I mean, does Musharraf really need the USA as much as they need Pakistan?
Right now he seems to be needing the USA a whole lot. At least to me, who knows nothing about Pakistan, this is beginning to look like a textbook case of a dictator losing the grip on his country. All his stumbling between raw repression and pathetic pleading ... it's, I don't know, Shah-ish. If I must place a bet, my money is on a neat little palace coup in the coming months, absent a desperate deal with Bhutto/others.
But about that. I read here a while ago, an interesting post about how China is in fact a much bigger presence than the US in Pakistan, even if Western media tends to view things exclusively through a Bush-Musharraf lens. (Via the always brilliant Blood & Treasure.)

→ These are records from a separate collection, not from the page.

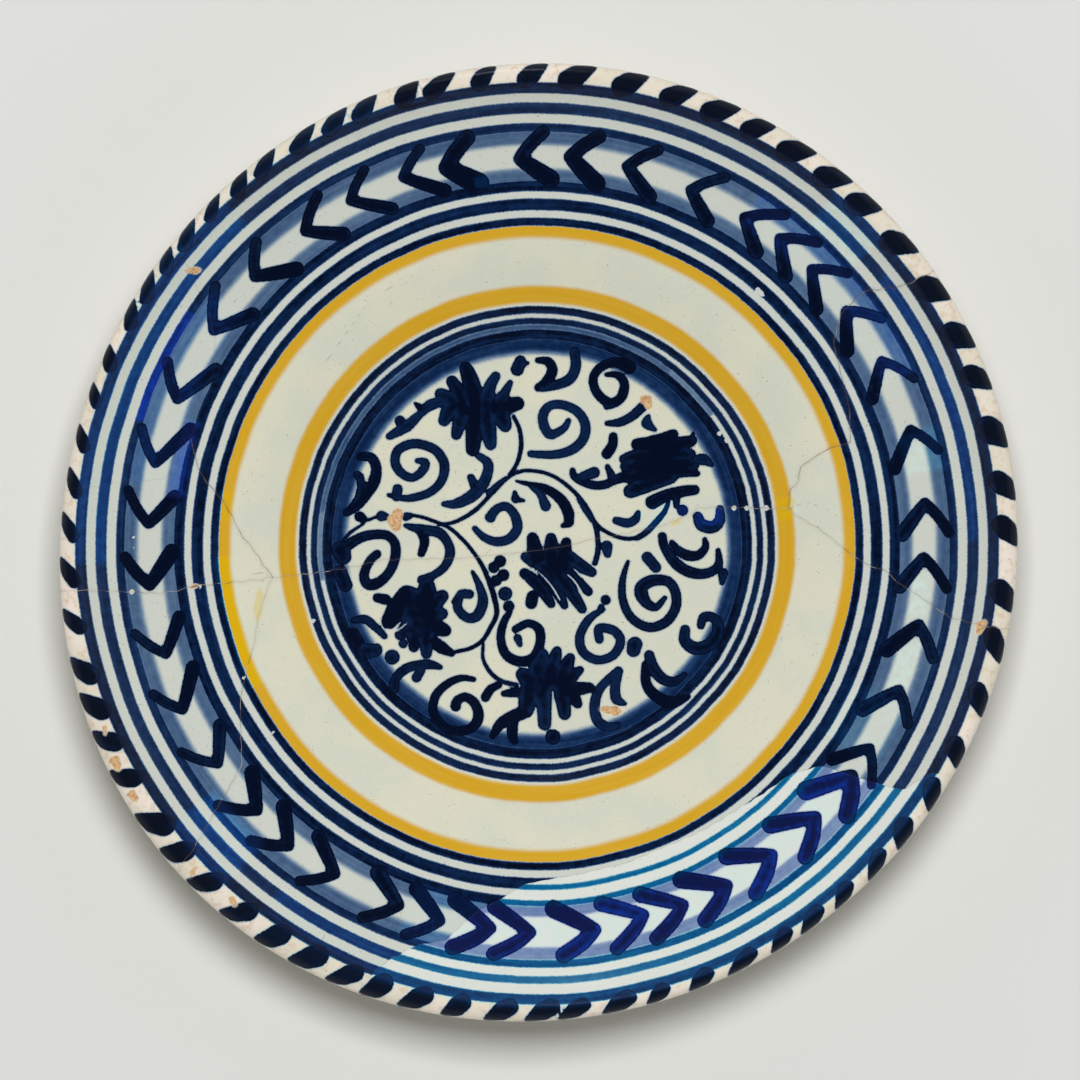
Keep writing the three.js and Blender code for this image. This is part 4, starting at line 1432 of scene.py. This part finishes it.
@dataclass
class BrokenDish:
    """The dish: turned whole, and broken along its lines.

    The pieces take the names of the solids that they stand for.
    """

    section: Section = field(default_factory=Section)
    rim: RimOutline = field(default_factory=RimOutline)
    turns: int = 720
    wedges: int = 8
    opening: float = 0.11
    seam: float = 0.1
    seam_coarse: int = 3
    wall_low: float = -5.0
    wall_high: float = 60.0
    smooth_angle: float = 35.0
    merge_gap: float = 0.001

    def turn(self, name: str, coarse: int = 1) -> bpy.types.Object:
        """Spin the section into one wedge, and double that until it is one closed dish.

        Args:
            name: The dish's name.
            coarse: How many times wider than usual its faces are.

        Returns:
            The dish, with its foot on the ground.
        """
        deselect_all()
        outline = self.section.outline(coarse=coarse)
        bpy.ops.mesh.primitive_circle_add(vertices=len(outline), radius=0.1, fill_type="NOTHING")
        blank = bpy.context.object
        blank.name = name
        for vertex, (radius, height) in zip(blank.data.vertices, outline):
            vertex.co = (radius * MM, 0, height * MM)
            vertex.select = False
        ends = {0, len(outline) - 1}
        for edge in blank.data.edges:
            edge.select = set(edge.vertices) == ends
        bpy.ops.object.mode_set(mode="EDIT")
        bpy.ops.mesh.select_mode(type="EDGE")
        bpy.ops.mesh.delete(type="EDGE_FACE")
        bpy.ops.mesh.select_mode(type="VERT")
        bpy.ops.mesh.select_all(action="SELECT")
        steps, wedges = self.turns // self.wedges // coarse, 1
        bpy.ops.mesh.spin(steps=steps, angle=2 * math.pi / self.wedges, center=(0, 0, 0), axis=(0, 0, 1))
        while wedges < self.wedges:
            bpy.ops.mesh.select_all(action="SELECT")
            bpy.ops.mesh.duplicate()
            turn = 2 * math.pi * wedges / self.wedges
            bpy.ops.transform.rotate(value=turn, orient_axis="Z", center_override=(0, 0, 0))
            wedges *= 2
        bpy.ops.mesh.select_all(action="SELECT")
        bpy.ops.mesh.remove_doubles(threshold=self.merge_gap * MM)
        bpy.ops.mesh.normals_make_consistent(inside=False)
        bpy.ops.object.mode_set(mode="OBJECT")
        return blank

    def wall(self, line: BreakLine, width: float, name: str) -> bpy.types.Object:
        """Raise an upright wall along a break line."""
        sides = line.sides(width)
        deselect_all()
        bpy.ops.mesh.primitive_grid_add(x_subdivisions=len(sides) // 2 - 1, y_subdivisions=1)
        wall = bpy.context.object
        wall.name = name
        for vertex, (east, north) in zip(wall.data.vertices, sides):
            vertex.co = (east * MM, north * MM, self.wall_low * MM)
        bpy.ops.object.mode_set(mode="EDIT")
        bpy.ops.mesh.select_all(action="SELECT")
        bpy.ops.mesh.extrude_region_move(
            TRANSFORM_OT_translate={"value": (0, 0, (self.wall_high - self.wall_low) * MM)}
        )
        bpy.ops.mesh.select_all(action="SELECT")
        bpy.ops.mesh.normals_make_consistent(inside=False)
        bpy.ops.object.mode_set(mode="OBJECT")
        return wall

    def combine(self, piece: bpy.types.Object, tool: bpy.types.Object, operation: str) -> None:
        """Cut or trim a piece with another, and apply the result."""
        pick(piece)
        cutter = piece.modifiers.new("cut", "BOOLEAN")
        cutter.operation = operation
        cutter.solver = "MANIFOLD"
        cutter.object = tool
        bpy.ops.object.modifier_apply(modifier=cutter.name)

    def broken(self, body: bpy.types.Object) -> list[bpy.types.Object]:
        """Cut the dish along every break line, and part it."""
        for line in BREAK_LINES:
            wall = self.wall(line, self.opening, "wall_" + line.name)
            self.combine(body, wall, "DIFFERENCE")
            bpy.data.objects.remove(wall)
        pick(body)
        bpy.ops.object.mode_set(mode="EDIT")
        bpy.ops.mesh.select_all(action="SELECT")
        bpy.ops.mesh.separate(type="LOOSE")
        bpy.ops.object.mode_set(mode="OBJECT")
        return list(bpy.context.selected_objects)

    def seams(self, blank: bpy.types.Object) -> dict[str, bpy.types.Object]:
        """Make the thin sheet of glue or filler in every joint."""
        sheets = {}
        for line in BREAK_LINES:
            sheet = self.wall(replace(line, run_on=0.0), self.seam, "glue_" + line.name)
            self.combine(sheet, blank, "INTERSECT")
            sheets[line.name] = sheet
        return sheets

    def named(self, loose: list[bpy.types.Object]) -> dict[str, bpy.types.Object]:
        """Give each loose piece the name of the solid whose box it fills best."""
        nodes = {}
        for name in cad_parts:
            low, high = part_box(name)
            nodes[name] = np.array([*low, *high])
        pieces = {}
        for piece in sorted(loose, key=lambda item: -len(item.data.vertices)):
            places = read_places(piece)
            corners = np.concatenate([places.min(axis=0), places.max(axis=0)]) * MM
            name = min(nodes, key=lambda item: float(np.abs(nodes[item] - corners).sum()))
            if name in pieces:
                LOG.info("a chip of %d points is dropped beside %s", len(places), name)
                bpy.data.objects.remove(piece)
                continue
            pieces[name] = piece
        return pieces


def read_places(piece: bpy.types.Object) -> np.ndarray:
    """Read a piece's points in millimetres, one row each."""
    places = np.empty(len(piece.data.vertices) * 3, dtype=np.float32)
    piece.data.vertices.foreach_get("co", places)
    return places.reshape(-1, 3).astype(float) / MM


def write_places(piece: bpy.types.Object, places: np.ndarray) -> None:
    """Put a piece's points where they are wanted, from millimetres."""
    piece.data.vertices.foreach_set("co", (places * MM).astype(np.float32).ravel())
    piece.data.update()


@dataclass
class Decorator:
    """Paints the pieces, sinks their flakes, and puts their lips out of round."""

    dish: BrokenDish
    paint: PaintMap
    flake_depth: float = 0.6
    flake_slope: float = 0.7
    edge_reach: float = 0.4
    steep: float = 0.35
    glue_sunk: float = 0.02

    def dress(self, piece: bpy.types.Object, plaster: bool, surface: bpy.types.Material,
              edge: bpy.types.Material, sunk: float = 0.0) -> None:
        """Give a piece its fields, its last shape and its materials.

        Args:
            piece: The piece, still on the round dish.
            plaster: Whether it is a plaster fill.
            surface: The finish of its face and back.
            edge: The finish of its broken edges.
            sunk: How far its face and back lie inside the dish's surface.
        """
        places = read_places(piece)
        fields = self.paint.fields(places, plaster)
        for name, values in fields.items():
            attribute = piece.data.attributes.new(name, "FLOAT", "POINT")
            attribute.data.foreach_set("value", values.astype(np.float32))
        pit = self.flake_depth * clamp_smooth(fields["flake"] / self.flake_slope) * fields["face"]
        shaped = self.dish.rim.push(places)
        shaped[:, 2] -= pit
        shaped[:, 2] -= sunk * (fields["face"] * 2 - 1)
        write_places(piece, shaped)
        piece.data.materials.clear()
        piece.data.materials.append(surface)
        piece.data.materials.append(edge)
        self.mark_edges(piece, np.minimum(fields["crack"], fields["joint"]))
        pick(piece)
        bpy.ops.object.shade_smooth_by_angle(angle=math.radians(self.dish.smooth_angle))

    def mark_edges(self, piece: bpy.types.Object, away: np.ndarray) -> None:
        """Give the upright faces beside a break the finish of the bare body."""
        mesh = piece.data
        count = len(mesh.polygons)
        starts, normals = np.empty(count, dtype=np.int32), np.empty(count * 3, dtype=np.float32)
        corners = np.empty(len(mesh.loops), dtype=np.int32)
        mesh.polygons.foreach_get("loop_start", starts)
        mesh.polygons.foreach_get("normal", normals)
        mesh.loops.foreach_get("vertex_index", corners)
        farthest = np.maximum.reduceat(away[corners], starts)
        upright = np.abs(normals.reshape(-1, 3)[:, 2]) < self.steep
        broken = (farthest < self.edge_reach) & upright
        mesh.polygons.foreach_set("material_index", broken.astype(np.int32))
        mesh.update()


# --------------------------------------------------------------------------------------------------
# The studio


@dataclass
class SoftBox:
    """One soft light, hung at a bearing and a lean from straight above, in metres.

    A mirrored one shows only as a gleam on the glaze, and any other lights the dish without a gleam.
    """

    name: str
    bearing: float
    lean: float
    power: float
    size: float
    mirrored: bool = False
    distance: float = 4.0

    def hang(self) -> None:
        """Hang the light so that it faces the dish."""
        turn, lean = math.radians(self.bearing), math.radians(self.lean)
        away = self.distance * math.sin(lean)
        place = (away * math.cos(turn), away * math.sin(turn), self.distance * math.cos(lean))
        deselect_all()
        bpy.ops.object.light_add(type="AREA", location=place, rotation=(0, lean, turn))
        lamp = bpy.context.object
        lamp.name = self.name
        lamp.data.size = self.size
        lamp.data.energy = self.power
        lamp.visible_camera = False
        lamp.visible_glossy = self.mirrored
        lamp.visible_diffuse = not self.mirrored


@dataclass
class Studio:
    """The pale ground, the soft lights and the camera that looks straight down."""

    ground_size: float = 40.0
    view_width: float = 338.9
    focus_height: float = 30.0
    camera_height: float = 6.0
    camera_east: float = 0.94
    camera_north: float = 1.26
    sensor: float = 36.0
    wall_colour: Colour = (226, 226, 223)
    ceiling_colour: Colour = (52, 53, 56)
    wall_top: float = 0.35
    ceiling_from: float = 0.8
    soft_boxes: list[SoftBox] = field(default_factory=lambda: [
        SoftBox("key_light", bearing=84, lean=11, power=122, size=1.1),
        SoftBox("window_light", bearing=95, lean=60, power=14, size=0.6, mirrored=True),
    ])

    def ground(self) -> bpy.types.Object:
        """Lay the ground under the foot."""
        deselect_all()
        bpy.ops.mesh.primitive_plane_add(size=self.ground_size, location=(0, 0, CAD_BOX[0][2]))
        ground = bpy.context.object
        ground.name = "ground"
        ground.data.materials.append(PaperFinish().material())
        return ground

    def sky(self) -> None:
        """Light the room from its walls, and leave the ceiling dark so that dark paint stays dark."""
        world = bpy.data.worlds.new("room")
        bpy.context.scene.world = world
        world.use_nodes = True
        nodes, links = world.node_tree.nodes, world.node_tree.links
        way = nodes.new("ShaderNodeTexCoord")
        axes = nodes.new("ShaderNodeSeparateXYZ")
        ramp = nodes.new("ShaderNodeValToRGB")
        links.new(way.outputs["Generated"], axes.inputs[0])
        links.new(axes.outputs[2], ramp.inputs[0])
        links.new(ramp.outputs[0], nodes["Background"].inputs["Color"])
        wall, ceiling = ramp.color_ramp.elements
        wall.position, ceiling.position = self.wall_top, self.ceiling_from
        wall.color, ceiling.color = srgb(*self.wall_colour), srgb(*self.ceiling_colour)

    def camera(self) -> None:
        """Hang the camera above the dish, with north at the top of the picture."""
        deselect_all()
        place = (self.camera_east * MM, self.camera_north * MM, self.camera_height + self.focus_height * MM)
        bpy.ops.object.camera_add(location=place, rotation=(0, 0, 0))
        camera = bpy.context.object
        camera.name = "camera_above"
        camera.data.sensor_width = self.sensor
        camera.data.lens = self.sensor * self.camera_height / (self.view_width * MM)
        camera.data.clip_end = 100
        camera.data.dof.use_dof = False
        bpy.context.scene.camera = camera

    def build(self) -> None:
        """Set up the whole studio."""
        self.ground()
        self.sky()
        self.camera()
        for soft_box in self.soft_boxes:
            soft_box.hang()
        bpy.context.scene.view_settings.view_transform = "Standard"


def main() -> None:
    """Build the dish, its joints and the studio, and report each piece."""
    logging.basicConfig(level=logging.INFO, format="%(name)s: %(message)s")
    Studio().build()
    dish = BrokenDish()
    decorator = Decorator(dish, PaintMap(dish.section))
    glaze, upper_fill, lower_fill = OLD_GLAZE.material(), UPPER_FILL.material(), LOWER_FILL.material()
    fills = {"rim_fill_lower": lower_fill, "rim_fill_upper_left": upper_fill}
    clay_edge, plaster_edge = CLAY_EDGE.material(), PLASTER_EDGE.material()
    open_glue, faint_glue = OPEN_GLUE.material(), FAINT_GLUE.material()

    blank = dish.turn("blank", dish.seam_coarse)
    seams = dish.seams(blank)
    bpy.data.objects.remove(blank)
    pieces = dish.named(dish.broken(dish.turn("dish")))
    for name, piece in sorted(pieces.items()):
        filled = name in fills
        decorator.dress(piece, filled, fills.get(name, glaze), plaster_edge if filled else clay_edge)
        piece.name = "visual_" + name
        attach(piece, "root")
        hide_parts(name)
        LOG.info("%s: %d points", piece.name, len(piece.data.vertices))
    for line in BREAK_LINES:
        sheet = seams[line.name]
        if line.overpainted:
            decorator.dress(sheet, True, upper_fill, plaster_edge)
        else:
            glue = open_glue if line.dark else faint_glue
            decorator.dress(sheet, False, glue, glue, decorator.glue_sunk)
        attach(sheet, "root")
        LOG.info("%s: %d points", sheet.name, len(sheet.data.vertices))


if __name__ == "__main__":
    main()
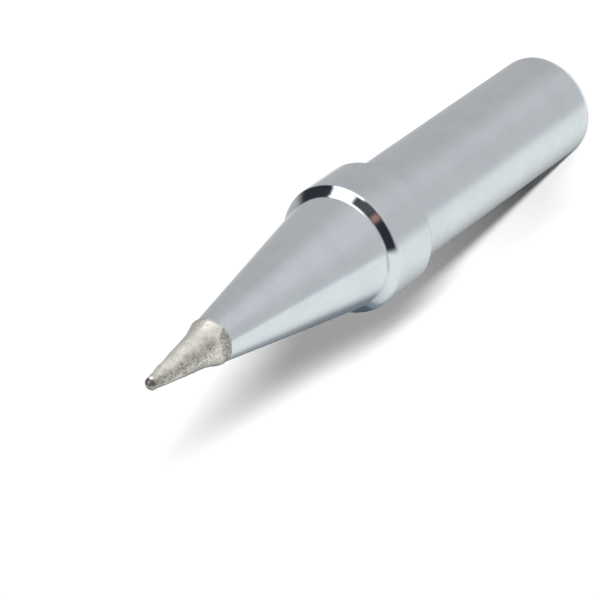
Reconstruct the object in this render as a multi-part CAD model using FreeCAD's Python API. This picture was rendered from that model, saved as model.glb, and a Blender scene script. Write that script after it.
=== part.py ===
import FreeCAD
import Part
import math
import os

# Soldering iron tip: one turned copper piece, plated bright, with a tinned working end.
# It stands on its open rear face, with the heater bore opening downwards and the point up.
# The origin is at the centre of the rear face and +Z runs along the axis to the point.
# All sizes are in millimetres and all angles in degrees.

# Barrel that slides into the iron's nut
barrel_diameter = 6.35
barrel_length = 18.85
rear_edge_radius = 0.38

# Collar that the nut pulls on
collar_diameter = 7.70
collar_length = 3.30
collar_rear_edge_radius = 0.12

# Polished round nose of the collar, an arc from the collar's side in to the cone's foot
nose_ring_length = 0.65
nose_ring_depth = 0.485

# Plated cone, from the nose ring to the border of the tinned end
cone_length = 12.05
cone_end_diameter = 2.63

# Tinned end: a soft bead of solder at its border, a neck, and a taper to the round point
bead_diameter = 2.74
bead_length = 0.17
bead_edge_radius = 0.04
bead_shoulder_radius = 0.28
neck_diameter = 2.08
neck_length = 0.97
neck_radius = 4.0
point_length = 4.30
point_ball_diameter = 0.74

# Bore for the heater, drilled from the rear face
bore_diameter = 4.80
bore_depth = 20.0
bore_mouth_chamfer = 0.12
drill_point_angle = 118.0

# Radii of the turned surfaces, and heights of the steps above the rear face
barrel_radius = barrel_diameter / 2
collar_radius = collar_diameter / 2
cone_foot_radius = collar_radius - nose_ring_depth
cone_end_radius = cone_end_diameter / 2
bead_radius = bead_diameter / 2
waist_radius = neck_diameter / 2
ball_radius = point_ball_diameter / 2
bore_radius = bore_diameter / 2
collar_front = barrel_length + collar_length
cone_foot = collar_front + nose_ring_length
tin_border = cone_foot + cone_length
bead_shoulder = tin_border + bead_length
waist = bead_shoulder + neck_length
ball_centre = waist + point_length

AXIS_FOOT = FreeCAD.Vector(0, 0, 0)
AXIS = FreeCAD.Vector(0, 0, 1)


def corner(radius, height, rounding=0.0):
    """One corner of a turned outline: its place and the radius that breaks it."""
    return FreeCAD.Vector(radius, 0, height), rounding


def tangent_arc(before, at, after, rounding):
    """The arc of the given radius that touches both legs of a corner."""
    towards = before.sub(at).normalize()
    away = after.sub(at).normalize()
    half_angle = towards.getAngle(away) / 2
    reach = rounding / math.tan(half_angle)
    inward = towards.add(away).normalize()
    centre = at.add(inward * (rounding / math.sin(half_angle)))
    start = at.add(towards * reach)
    crown = centre.sub(inward * rounding)
    end = at.add(away * reach)
    return Part.Arc(start, crown, end).toShape()


def turned_edges(corners):
    """Straight runs from corner to corner, with each rounded corner as an arc."""
    edges = []
    pen = corners[0][0]
    for (before, _), (at, rounding), (after, _) in zip(corners, corners[1:], corners[2:]):
        if rounding == 0:
            edges.append(Part.makeLine(pen, at))
            pen = at
            continue
        arc = tangent_arc(before, at, after, rounding)
        edges.append(Part.makeLine(pen, arc.firstVertex().Point))
        edges.append(arc)
        pen = arc.lastVertex().Point
    edges.append(Part.makeLine(pen, corners[-1][0]))
    return edges


def turned_solid(edges):
    """The solid that a closed half outline sweeps round the axis."""
    face = Part.Face(Part.Wire(edges))
    return face.revolve(AXIS_FOOT, AXIS, 360)


def barrel_and_collar_edges():
    """Outline from the rear face out over the barrel to the front edge of the collar."""
    return turned_edges([
        corner(0, 0),
        corner(barrel_radius, 0, rear_edge_radius),
        corner(barrel_radius, barrel_length),
        corner(collar_radius, barrel_length, collar_rear_edge_radius),
        corner(collar_radius, collar_front),
    ])


def nose_ring_edge():
    """Outline of the nose ring: the arc that leaves the collar along its side to the cone."""
    arc_radius = (nose_ring_length ** 2 + nose_ring_depth ** 2) / (2 * nose_ring_depth)
    half_turn = math.atan2(nose_ring_depth, nose_ring_length)
    centre = FreeCAD.Vector(collar_radius - arc_radius, 0, collar_front)
    start = FreeCAD.Vector(collar_radius, 0, collar_front)
    middle = centre.add(FreeCAD.Vector(math.cos(half_turn), 0, math.sin(half_turn)) * arc_radius)
    end = FreeCAD.Vector(cone_foot_radius, 0, cone_foot)
    return Part.Arc(start, middle, end).toShape()


def cone_and_point_edges():
    """Outline of the cone and the tinned end, closed over the ball at the point."""
    taper = math.atan2(waist_radius - ball_radius, point_length)
    ball_foot_radius = ball_radius * math.cos(taper)
    ball_foot = ball_centre + ball_radius * math.sin(taper)
    edges = turned_edges([
        corner(cone_foot_radius, cone_foot),
        corner(cone_end_radius, tin_border, bead_edge_radius),
        corner(bead_radius, bead_shoulder, bead_shoulder_radius),
        corner(waist_radius, waist, neck_radius),
        corner(ball_foot_radius, ball_foot),
    ])
    ball_start = FreeCAD.Vector(ball_foot_radius, 0, ball_foot)
    half_way = (taper + math.pi / 2) / 2
    ball_side_radius = ball_radius * math.cos(half_way)
    ball_side = FreeCAD.Vector(ball_side_radius, 0, ball_centre + ball_radius * math.sin(half_way))
    point = FreeCAD.Vector(0, 0, ball_centre + ball_radius)
    edges.append(Part.Arc(ball_start, ball_side, point).toShape())
    edges.append(Part.makeLine(point, AXIS_FOOT))
    return edges


def turned_blank():
    """The tip as it leaves the lathe, before it is bored."""
    return turned_solid(barrel_and_collar_edges() + [nose_ring_edge()] + cone_and_point_edges())


def heater_bore():
    """The drilled hole: its broken mouth, its straight wall and the drill's conical end."""
    drill_point = bore_radius / math.tan(math.radians(drill_point_angle / 2))
    return turned_solid(turned_edges([
        corner(0, 0),
        corner(bore_radius + bore_mouth_chamfer, 0),
        corner(bore_radius, bore_mouth_chamfer),
        corner(bore_radius, bore_depth),
        corner(0, bore_depth + drill_point),
        corner(0, 0),
    ]))


soldering_tip = turned_blank().cut(heater_bore())

os.makedirs("parts", exist_ok=True)
soldering_tip.exportStep("parts/soldering_tip.step")
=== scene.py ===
"""Soldering iron tip, standing on its open rear end on a pale floor in soft studio light.

The tip is one turned piece. Here it is dressed as two closed pieces that stand for the one CAD
node: the plated body with its bore, and the solder coat on the working end. Sizes are in
millimetres until a mesh is made, and the axes are the CAD's: +Z runs up the tip to its point.
Azimuths are in degrees about that axis, 0 towards -Y and 90 towards +X.
"""
import logging
import math
from dataclasses import dataclass, field
from enum import Enum
from typing import Callable, Mapping, Sequence

import bpy
from mathutils import Matrix, Vector, noise


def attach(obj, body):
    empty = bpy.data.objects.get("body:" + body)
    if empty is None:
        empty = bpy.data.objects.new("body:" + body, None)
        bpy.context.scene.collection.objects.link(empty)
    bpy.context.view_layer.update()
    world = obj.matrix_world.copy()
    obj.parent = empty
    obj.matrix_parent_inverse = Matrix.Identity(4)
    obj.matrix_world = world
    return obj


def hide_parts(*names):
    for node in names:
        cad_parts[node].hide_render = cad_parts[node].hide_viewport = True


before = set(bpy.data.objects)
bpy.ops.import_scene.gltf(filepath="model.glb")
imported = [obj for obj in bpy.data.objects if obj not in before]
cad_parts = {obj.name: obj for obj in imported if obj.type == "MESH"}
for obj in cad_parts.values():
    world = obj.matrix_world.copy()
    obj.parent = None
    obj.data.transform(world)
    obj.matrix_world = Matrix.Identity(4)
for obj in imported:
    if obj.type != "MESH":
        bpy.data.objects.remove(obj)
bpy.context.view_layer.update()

NODE = "soldering_tip"
BODY = "root"
MM = 0.001
DEGREES = math.degrees(1.0)
ON_AXIS = 1e-6
TOUCHING = 1e-5

Colour = tuple[float, float, float]
Triple = tuple[float, float, float]
Pair = tuple[float, float]
Relief = Callable[[float, float, float], Pair]
log = logging.getLogger("soldering_tip")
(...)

Posted by: alle at November 16, 2007 07:56 PM
mm, yes. From ICGA, Manan Ahmed:
The third observation, my how the times have changed ... there is no mention at all of India. This is a testament to how drastic is the shift in South Asian geopolitics since the invasion of Afghanistan. China's role in the economic growth of Pakistan - from their investment in mobile and transportation infrastructure to their investments in Baluchistan emerge out at the top while American concerns are barely mentioned - and are actually completely absent in the English portion of his remarks.
China gunning up to be the new Evil Empire. But what the hell do I know.
Posted by: Klaus at November 16, 2007 08:45 PM
Why not get some news from horse's mouth?
Here's a blog by students protesting- http://pakistanmartiallaw.blogspot.com/
Pakistaniat ( http://pakistaniat.com/ ) has a number of pieces.
Posted by: Manas Shaikh at November 18, 2007 07:22 AM
Washington Post on US contacts with the Pakistani army's second-in-command, Ashfaq Kiyani.
Posted by: alle at November 21, 2007 09:56 AM
not about pakistan.. i was coming here to see if anyone had thoughts about the recent nytimes sunday magazine article on a moroccan city where a handful of residents became part of armed thingies.
I will link and hope someone will later write a review of the article.
i imagine the author didn't choose the stupid title.